Q: As broadcasters, what does it mean to be able to call a game that’s steeped in history and tradition?
BM: “You know it’s always one of those games when you’re assigned that you look forward to, regardless of the records of either of the teams. It is one of the more remarkable settings in college football where you’ve got half the crowd in Oklahoma colors and the other half in Texas colors. It’s special to look out at the Cotton Bowl and see the whole fairgrounds. I’m very happy that “Big Tex” has returned. I would’ve missed him. It’s just one of those scenes.”

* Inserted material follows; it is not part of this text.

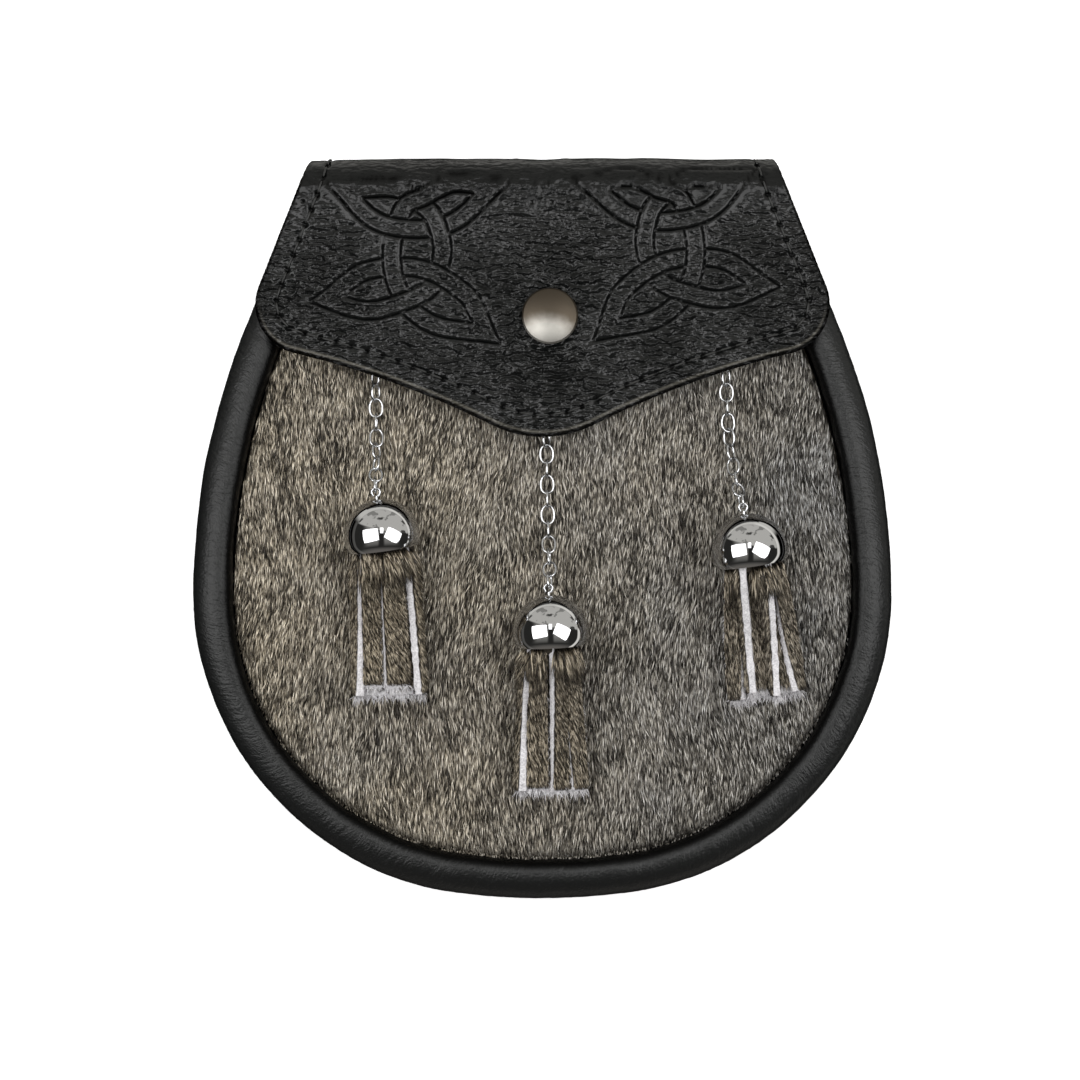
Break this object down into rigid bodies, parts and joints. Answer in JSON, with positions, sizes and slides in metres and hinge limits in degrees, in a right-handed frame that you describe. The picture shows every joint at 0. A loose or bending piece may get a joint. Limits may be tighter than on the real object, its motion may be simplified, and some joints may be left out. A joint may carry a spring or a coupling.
{
  "type": "sporran pouch",
  "caption": "Round-bottomed semi-dress sporran pouch with a fur front, padded leather rim, folded flap with a press stud, and tassels on chains.",
  "frame": {"origin": "on the surface that the pouch lies on, under the middle of its outline", "axes": "+Z out of the pouch's front, +Y towards its top edge (the flap's fold), +X to the right seen from the front"},
  "size_m": [0.19, 0.2016, 0.0494],
  "materials": {
    "body_leather": "smooth black leather",
    "rim_leather": "smooth black leather, finely wrinkled over padding",
    "flap_leather": "pebbled black leather with embossed interlace",
    "fur_hide": "short grey-brown hair",
    "tassel_hide": "haired hide strips with pale cut edges",
    "cap_chrome": "polished",
    "chain_steel": "polished, nickel plated",
    "snap_metal": "satin gunmetal"
  },
  "bodies": {
    "root": {"back_panel": "body_leather", "gusset": "body_leather", "belt_loop_left": "body_leather", "belt_loop_right": "body_leather", "rim": "rim_leather", "fur_panel": "fur_hide", "flap": "flap_leather", "snap_cap": "snap_metal", "snap_socket": "snap_metal", "tassel_left": "tassel_hide", "tassel_middle": "tassel_hide", "tassel_right": "tassel_hide", "tassel_cap_left": "cap_chrome", "tassel_cap_middle": "cap_chrome", "tassel_cap_right": "cap_chrome", "tassel_eye_left": "chain_steel", "tassel_eye_middle": "chain_steel", "tassel_eye_right": "chain_steel", "staple_left": "chain_steel", "staple_middle": "chain_steel", "staple_right": "chain_steel", "chain_left_01": "chain_steel", "chain_left_02": "chain_steel", "chain_left_03": "chain_steel", "chain_left_04": "chain_steel", "chain_left_05": "chain_steel", "chain_left_06": "chain_steel", "chain_left_07": "chain_steel", "chain_left_08": "chain_steel", "chain_left_09": "chain_steel", "chain_middle_01": "chain_steel", "chain_middle_02": "chain_steel", "chain_middle_03": "chain_steel", "chain_middle_04": "chain_steel", "chain_middle_05": "chain_steel", "chain_middle_06": "chain_steel", "chain_middle_07": "chain_steel", "chain_middle_08": "chain_steel", "chain_middle_09": "chain_steel", "chain_middle_10": "chain_steel", "chain_middle_11": "chain_steel", "chain_right_01": "chain_steel", "chain_right_02": "chain_steel", "chain_right_03": "chain_steel", "chain_right_04": "chain_steel", "chain_right_05": "chain_steel", "chain_right_06": "chain_steel", "chain_right_07": "chain_steel", "chain_right_08": "chain_steel", "chain_right_09": "chain_steel", "chain_right_10": "chain_steel", "chain_right_11": "chain_steel"}
  },
  "joints": []
}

TB: “I’m thrilled to do the game. I’m a huge college football fan. I love the rivalry games, and the uniqueness of this game is it’s a midseason game that has a bowl-game atmosphere and feel. There are really only three games I’ve had the privilege of doing that are similar: this one, Florida-Georgia I’ve done half a dozen times and Army-Navy. It’s where the energy never ceases in the stadium because somebody is always up and happy so the energy never drops. It’s a real unique game to be a part of.”
Q: Last question, for either of you, are there any particular moments or memories from previous OU-Texas games?

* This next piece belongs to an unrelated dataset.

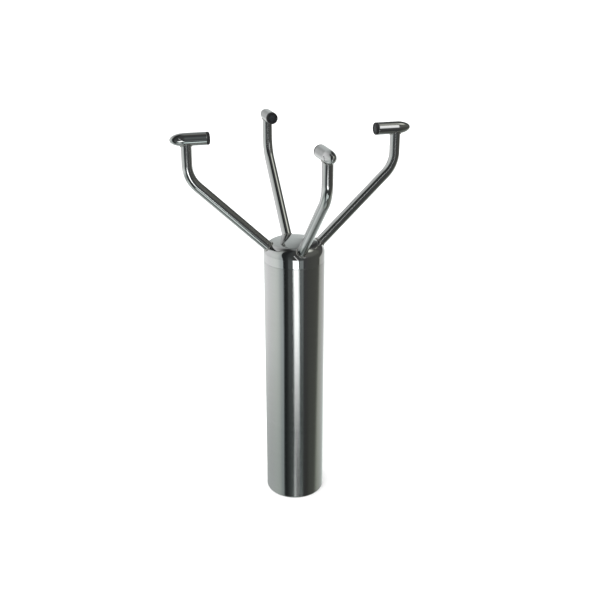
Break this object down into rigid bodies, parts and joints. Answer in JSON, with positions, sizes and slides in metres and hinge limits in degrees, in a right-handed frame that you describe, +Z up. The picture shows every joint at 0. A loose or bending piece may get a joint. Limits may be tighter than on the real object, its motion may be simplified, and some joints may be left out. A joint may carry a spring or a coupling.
{
  "type": "ultrasonic anemometer",
  "caption": "Slim steel mast-top wind sensor: bent tube arms hold transducers facing each other across an open gap, above a slip-on mast socket with clamp screws.",
  "frame": {"origin": "centre of the housing's bottom rim, on the housing's axis", "axes": "+Z up along the housing, +X towards the east arm and +Y towards the north arm"},
  "size_m": [0.233, 0.233, 0.3903],
  "materials": {
    "brushed_steel": "satin",
    "polished_steel": "polished",
    "zinc_steel": "satin",
    "aluminium": "satin",
    "rubber": "matte",
    "transducer_facing": "satin",
    "piezo_ceramic": "matte",
    "backing_resin": "matte",
    "lead_sheath": "matte",
    "nickel_brass": "satin",
    "black_plastic": "satin",
    "board_laminate": "satin",
    "chip_package": "matte"
  },
  "bodies": {
    "anemometer": {"housing_tube": "brushed_steel", "top_cap": "polished_steel", "mast_socket": "zinc_steel", "base_plug": "aluminium", "cap_seal_ring": "rubber", "base_seal_ring": "rubber", "tie_rod_a": "zinc_steel", "tie_rod_b": "zinc_steel", "tie_rod_nut_a": "zinc_steel", "tie_rod_nut_b": "zinc_steel", "board_nut_a": "zinc_steel", "board_nut_b": "zinc_steel", "spacer_sleeve_a": "aluminium", "spacer_sleeve_b": "aluminium", "lower_carrier": "black_plastic", "main_board": "board_laminate", "driver_board": "board_laminate", "front_end_board": "board_laminate", "processor_chip": "chip_package", "pulse_transformer": "black_plastic", "reservoir_capacitor": "aluminium", "connector_shell": "nickel_brass", "connector_nut": "nickel_brass", "connector_insert": "black_plastic", "connector_harness": "lead_sheath", "vent_plug": "black_plastic", "earth_screw": "nickel_brass", "arm_tube_east": "polished_steel", "transducer_shell_east": "polished_steel", "transducer_boot_east": "rubber", "matching_disc_east": "transducer_facing", "piezo_disc_east": "piezo_ceramic", "backing_block_east": "backing_resin", "transducer_lead_east": "lead_sheath", "arm_tube_north": "polished_steel", "transducer_shell_north": "polished_steel", "transducer_boot_north": "rubber", "matching_disc_north": "transducer_facing", "piezo_disc_north": "piezo_ceramic", "backing_block_north": "backing_resin", "transducer_lead_north": "lead_sheath", "arm_tube_west": "polished_steel", "transducer_shell_west": "polished_steel", "transducer_boot_west": "rubber", "matching_disc_west": "transducer_facing", "piezo_disc_west": "piezo_ceramic", "backing_block_west": "backing_resin", "transducer_lead_west": "lead_sheath", "arm_tube_south": "polished_steel", "transducer_shell_south": "polished_steel", "transducer_boot_south": "rubber", "matching_disc_south": "transducer_facing", "piezo_disc_south": "piezo_ceramic", "backing_block_south": "backing_resin", "transducer_lead_south": "lead_sheath"},
    "clamp_screw_lower_east": {"clamp_screw_lower_east": "zinc_steel"},
    "clamp_screw_lower_west": {"clamp_screw_lower_west": "zinc_steel"},
    "clamp_screw_upper_east": {"clamp_screw_upper_east": "zinc_steel"},
    "clamp_screw_upper_west": {"clamp_screw_upper_west": "zinc_steel"}
  },
  "joints": [
    {"name": "lower_east_screw_travel", "type": "slide", "parent": "anemometer", "child": "clamp_screw_lower_east", "axis": [-0.7071, -0.7071, 0], "range_m": [-0.0015, 0.002]},
    {"name": "lower_west_screw_travel", "type": "slide", "parent": "anemometer", "child": "clamp_screw_lower_west", "axis": [0.7071, -0.7071, 0], "range_m": [-0.0015, 0.002]},
    {"name": "upper_east_screw_travel", "type": "slide", "parent": "anemometer", "child": "clamp_screw_upper_east", "axis": [-0.7071, -0.7071, 0], "range_m": [-0.0015, 0.002]},
    {"name": "upper_west_screw_travel", "type": "slide", "parent": "anemometer", "child": "clamp_screw_upper_west", "axis": [0.7071, -0.7071, 0], "range_m": [-0.0015, 0.002]}
  ]
}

BM: “Oh yeah, I could close my eyes and see Roy Williams going over the top on Chris Simms and the ball winding up as a touchdown for Oklahoma. I’ll never forget that particular play. Mike Stoops will tell you that he didn’t call the blitz when Roy Williams was coming up on the other side, he freelanced on it and made that play work. That moment still stands out in my mind.”TB: “I don’t have a particular play in mind, my whole thing was just the pageantry. That’s what stands out to me, being down on the field right before the game. The whole thing is a pretty magical thing to be a part of.”